I'm just going spend the rest of my night HOPING little Maren Noel won't have to mess with them when she's my age. Of course she'll be wanting to know WHY I didn't get her nose just right.    

Sunday, April 6, 2008

"Nuttin' Honey!"

"Johnny is a JOkEr"

In my day rock lyrics really meant something.  Take the Everly Brothers for instance. Ponder the depth of meaning when they belt out the words...

"Johnny is a JOKER,

 

He's a BIRD

 

A very funny joker, HE'S A BIRD.

 

 

 

But when he jokes my honey?

 

 

 

 

He's a DOG

 

 

His jokin' ain't so funny,

 

What a dog

 

 

Johnny is a joker

 

 

That's tryin' to steal my honey,

 

 

 

He's a BIRD

 

Dog....."

 

I kind of enjoy these days when my friend Bugs

 

 gets to say..."That's all folks!"

 

 

I believe we've GROUND TO A HALT!

Saturday, April 5, 2008

Aunt Lola

Laugh for us one last time! 

My aunt Lola died this week, peacefully in her sleep. She was on my mother's side, a Thompson. Big deal?  Well first of all Aunt Lola was in her mid 90's.  I think that is still kind of a big deal.  And another big deal?

 

She was the last survivor of this family of nine  kids raised during the great depression in dust bowl Kansas.  Just off the top you'd know that had to give you a lot of character. But it also made it possible for all the Thompson kids to BECOME characters. Lola may have led the pack. Somehow Elmer and Murrell Thompson found a way during the turmoil of the times to let the Thompson kids be themselves, think outside the box (Elmer was a one room school house teacher), find their own paths in life.

And, oh my, what wonderful story tellers they all were. When all nine of them were together there was no sense in trying to get in the middle of the conversation. They all knew the road map, but it would have been dangerous for anyone else to do anything but sit on the curb, and listen and laugh.  And I don't think there can ever be a dispute about this.  Aunt Lola was the LAUGH LEADER.

She was the shortest of the nine, but not the least heard.  When she let go with her gleeful explosions I don't think it would be much of an exaggeration to say you could hear her a block away.  Now don't let me give you the impression that that is all she did.  When I was around, and admittedly that wasn't much, she would always have some sharp words for sons Bill and Errol. They didn't exactly grow up in choir robes.

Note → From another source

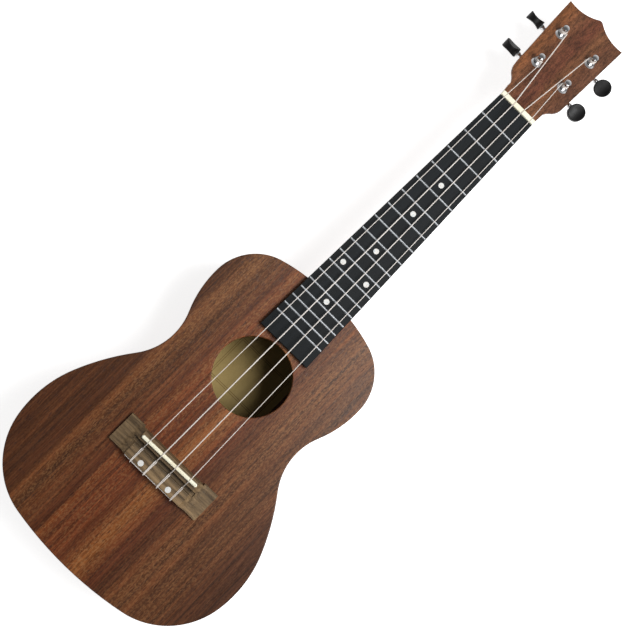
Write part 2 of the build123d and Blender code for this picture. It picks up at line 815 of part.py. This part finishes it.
def string_post(x, w):
    """Post with a waist for the string, a cross hole and a threaded foot that carries the gear."""
    foot = gear_mid - gear_t / 2
    axis_plane = Plane(origin=head_point(x, w), x_dir=(1, 0, 0), z_dir=(0, -cosine, sine))
    with BuildPart() as post:
        # Half of the profile, in a plane through the axis: local x is the radius, local y the height.
        with BuildSketch(axis_plane):
            with BuildLine():
                Polyline(
                    (0, foot),
                    (1.9, foot),
                    (1.9, gear_mid + gear_t / 2),
                    (post_r, gear_mid + gear_t / 2),
                    (post_r, 2.4),
                    (post_waist_r, 3.1),
                    (post_waist_r, 7.6),
                    (2.7, 8.5),
                    (2.7, 9.4),
                )
                TangentArc((0, post_height), (2.7, 9.4), tangent=(1, 0))
                Line((0, post_height), (0, foot))
            make_face()
        revolve(axis=Axis(origin=head_point(x, w), direction=(0, sine, cosine)))
        with BuildSketch(head_plane(x, w, foot)):
            Circle(1.0)
        extrude(amount=5.0, mode=Mode.SUBTRACT)
        with BuildSketch(Plane(origin=head_point(x, w, post_hole_height), x_dir=(1, 0, 0), z_dir=(0, cosine, -sine))):
            Circle(0.7)
        extrude(amount=4, both=True, mode=Mode.SUBTRACT)
    return post.part


def gear_screw(x, w):
    """Slotted screw that holds the gear on its post."""
    foot = gear_mid - gear_t / 2
    with BuildPart() as screw:
        with BuildSketch(head_plane(x, w, foot)):
            Circle(0.98)
        extrude(amount=4.6)
        with BuildSketch(head_plane(x, w, foot)):
            Circle(2.5)
        extrude(amount=-1.5)
        fillet(screw.faces().sort_by(Axis(head_point(x, w), (0, sine, cosine)))[0].edges(), 0.5)
        with BuildSketch(head_plane(x, w, foot - 1.5)):
            Rectangle(6, 0.5)
        extrude(amount=0.7, mode=Mode.SUBTRACT)
    return screw.part


def winding(x, w, radius):
    """Three turns of string round the post, and the end that passes through its cross hole."""
    pitch = 2 * radius + 0.08
    with BuildPart() as coil:
        low = head_point(x, w, 3.25 + radius)
        with BuildLine() as turns:
            Helix(pitch, 3 * pitch, coil_radius(radius), center=low, direction=(0, sine, cosine))
        with BuildSketch(Plane(origin=turns.line @ 0, z_dir=turns.line % 0)):
            Circle(radius)
        sweep(path=turns.line, is_frenet=True)
        start = head_point(x, w - 1.2, post_hole_height)
        with BuildSketch(Plane(origin=start, x_dir=(1, 0, 0), z_dir=(0, cosine, -sine))):
            Circle(radius)
        extrude(amount=5.3)
    return coil.part


for name, x, w, radius, place, turn in machines:
    side = 1 if x > 0 else -1
    write(tuner_plate(x, w, side), f"tuner_plate_{name}")
    write(worm_shaft(x, w, side), f"worm_shaft_{name}")
    write(button(x, w, side, turn), f"button_{name}")
    write(worm_gear(x, w), f"worm_gear_{name}")
    write(string_post(x, w), f"post_{name}")
    write(gear_screw(x, w), f"gear_screw_{name}")
    write(winding(x, w, radius), f"winding_{name}")

with BuildPart() as post_bushings:
    for name, x, w, *_ in machines:
        with BuildSketch(head_plane(x, w)):
            Circle(bushing_flange_r)
        with BuildSketch(head_plane(x, w, 1.5)):
            Circle(bushing_flange_r - 1.1)
        loft()
        with BuildSketch(head_plane(x, w)):
            Circle(bushing_sleeve_r)
        extrude(amount=-9.0)
        with BuildSketch(head_plane(x, w, -9.0)):
            Circle(post_r + running_gap)
        extrude(amount=12.0, mode=Mode.SUBTRACT)
write(post_bushings.part, "post_bushings")

with BuildPart() as tuner_screws:
    for name, x, w, *_ in machines:
        with BuildSketch(head_plane(x, w, -head_t - plate_t)):
            with Locations((0, plate_screw_low), (0, plate_screw_high)):
                Circle(1.9)
        extrude(amount=-0.9)
        with BuildSketch(head_plane(x, w, -head_t - plate_t)):
            with Locations((0, plate_screw_low), (0, plate_screw_high)):
                Circle(1.0)
        extrude(amount=8.5)
write(tuner_screws.part, "tuner_screws")
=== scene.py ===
"""The looks of a concert ukulele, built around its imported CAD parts. Metres, in the part's own frame."""

import math

import bpy
from mathutils import Matrix, Vector


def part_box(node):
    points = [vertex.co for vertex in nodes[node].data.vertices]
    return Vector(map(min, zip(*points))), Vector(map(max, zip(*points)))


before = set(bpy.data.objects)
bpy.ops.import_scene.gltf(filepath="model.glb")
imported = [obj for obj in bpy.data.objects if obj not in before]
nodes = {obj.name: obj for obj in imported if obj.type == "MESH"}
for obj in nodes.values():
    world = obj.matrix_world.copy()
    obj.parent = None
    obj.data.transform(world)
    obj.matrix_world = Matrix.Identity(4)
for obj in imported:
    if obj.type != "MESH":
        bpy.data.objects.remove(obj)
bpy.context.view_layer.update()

MM = 0.001
BOARD_LIGHT = 1.3  # how strongly the studio lights a surface that faces straight up
BOARD_SPAN = 216 * MM  # the width that the soundboard's ribbons are laid over
HEAD_SPAN = 64 * MM  # the same for the headstock's
# Painted sheen: the soundboard is painted paler and greyer towards the neck, standing in for the lamp's
# reflection on its upper bout.
PAINTED_SHEEN_LENGTH = 150 * MM  # from the scale's end towards the neck, over which the soundboard grows paler
RIBBON_SWAY = 7 * MM
BORDER_HALF = (27 * MM, 20.5 * MM)  # half the label's outer border line, along X and Y
BORDER_GAP = 1.6 * MM
BORDER_STROKE_HALF = 0.3 * MM


# ---------------------------------------------------------------- camera, lights, floor


def make_camera():
    """Looks down on the soundboard, rolled so that the neck runs across the frame at a slant."""
    place = Vector((-0.0210, 0.0756, 0.7543))
    aim = Vector((-0.0014, 0.1505, 0.0710))
    roll = math.radians(44.63)
    data = bpy.data.cameras.new("camera")
    data.sensor_fit = "HORIZONTAL"
    data.sensor_width = 36
    data.lens = 51.84
    camera = bpy.data.objects.new("camera", data)
    back = (place - aim).normalized()
    right = Vector((0, 1, 0)).cross(back).normalized()
    up = back.cross(right)
    look = Matrix((right, up, back)).transposed()
    camera.matrix_world = (
        Matrix.Translation(place) @ look.to_4x4() @ Matrix.Rotation(roll, 4, "Z")
    )
    bpy.context.scene.collection.objects.link(camera)
    bpy.context.scene.camera = camera


def make_softbox(name, place, aim, size, power):
    """A square soft light at place, facing aim."""
    data = bpy.data.lights.new(name, "AREA")
    data.shape = "SQUARE"
    data.size = size
    data.energy = power
    light = bpy.data.objects.new(name, data)
    place = Vector(place)
    light.location = place
    light.rotation_euler = (Vector(aim) - place).to_track_quat("-Z", "Y").to_euler()
    bpy.context.scene.collection.objects.link(light)


def make_world(ceiling, horizon):
    """A pale studio: bright walls and a dimmer ceiling."""
    world = bpy.data.worlds.new("studio")
    world.use_nodes = True
    tree = world.node_tree
    coords = tree.nodes.new("ShaderNodeTexCoord")
    split = tree.nodes.new("ShaderNodeSeparateXYZ")
    ramp = tree.nodes.new("ShaderNodeValToRGB")
    ramp.color_ramp.elements[0].color = (horizon, horizon, horizon, 1)
    ramp.color_ramp.elements[1].color = (ceiling, ceiling, ceiling, 1)
    ramp.color_ramp.elements[1].position = 0.75
    tree.links.new(coords.outputs["Generated"], split.inputs[0])
    tree.links.new(split.outputs["Z"], ramp.inputs["Fac"])
    tree.links.new(ramp.outputs["Color"], tree.nodes["Background"].inputs["Color"])
    bpy.context.scene.world = world


def make_floor():
    """A plain white table that glows a little, so that shadows on it stay faint."""
    half = 12.0
    mesh = bpy.data.meshes.new("floor")
    corners = [(-half, -half, 0), (half, -half, 0), (half, half, 0), (-half, half, 0)]
    mesh.from_pydata(corners, [], [(0, 1, 2, 3)])
    floor = bpy.data.objects.new("floor", mesh)
    floor.location.z = -0.2 * MM
    bpy.context.scene.collection.objects.link(floor)
    material = bpy.data.materials.new("floor_white")
    material.use_nodes = True
    shader = material.node_tree.nodes["Principled BSDF"]
    shader.inputs["Base Color"].default_value = (0.62, 0.62, 0.62, 1)
    shader.inputs["Roughness"].default_value = 0.9
    shader.inputs["Specular IOR Level"].default_value = 0.0
    shader.inputs["Emission Color"].default_value = (1, 1, 1, 1)
    shader.inputs["Emission Strength"].default_value = 0.78
    mesh.materials.append(material)


# ---------------------------------------------------------------- node helpers


def tone(red, green, blue):
    """A display colour, 0 to 255, as the colour that shows so where the studio light falls on it."""
    def linear(v):
        v /= 255
        return v / 12.92 if v < 0.04045 else ((v + 0.055) / 1.055) ** 2.4
    return tuple(linear(v) / BOARD_LIGHT for v in (red, green, blue)) + (1,)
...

But I have to tell you less than a minute into a tirade she would catch herself and turn it into a cacophony of guffaws. Her laughter was always joyous, never mean.  If you'd ask her secret to long life I'm not sure what she'd say.  But those who've known her would have to say it had to have been that unflappable positive outlook and that wonderful laugh.  (I hope someone has recorded it.)

Well anyway, I and a couple million (exaggeration) first cousins, are orphans. For me and my sisters that is now on both sides of the family. 

There is an infamous media story here in town of a reporter interviewing a mother in grief over her kidnapped and missing daughter? That reporter in the excitement of the news gathering moment reportedly said, "I know just how you feel. I lost a cat once." I suppose it is tough to forgive the apparent arrogance of that remark. But as I'm sitting here I'm starting to understand. It really depends on how attached she was to that cat, doesn't it?

It's clearly justified that I lost ten pounds of tears when my own parents died.

 

Mom

But in my case? Let's see, aunt Marge, uncle Gabe, and uncle Rudy, all on my father's side, gone over the past three years. Uncle Art died a long time ago. Then, on my Mom's side there was uncle Virgil, a long, long time ago, aunt Gladys and uncle Forest quite a while ago, uncles Dicky and Danny over the past decade, followed by aunts Velma, Theda and Lola in the past five years. 

I can't match the grief of the Lola Woolen family right now. But I think I can tell you I'm missing a lot of cats.

Let me tell you if they put all those Thompson kids in the same room up there, they better pad the walls with acoustical clouds.  If they don't nobody in heaven is going to get any sleep.  Come on Lola lets hear it just ONE MORE TIME!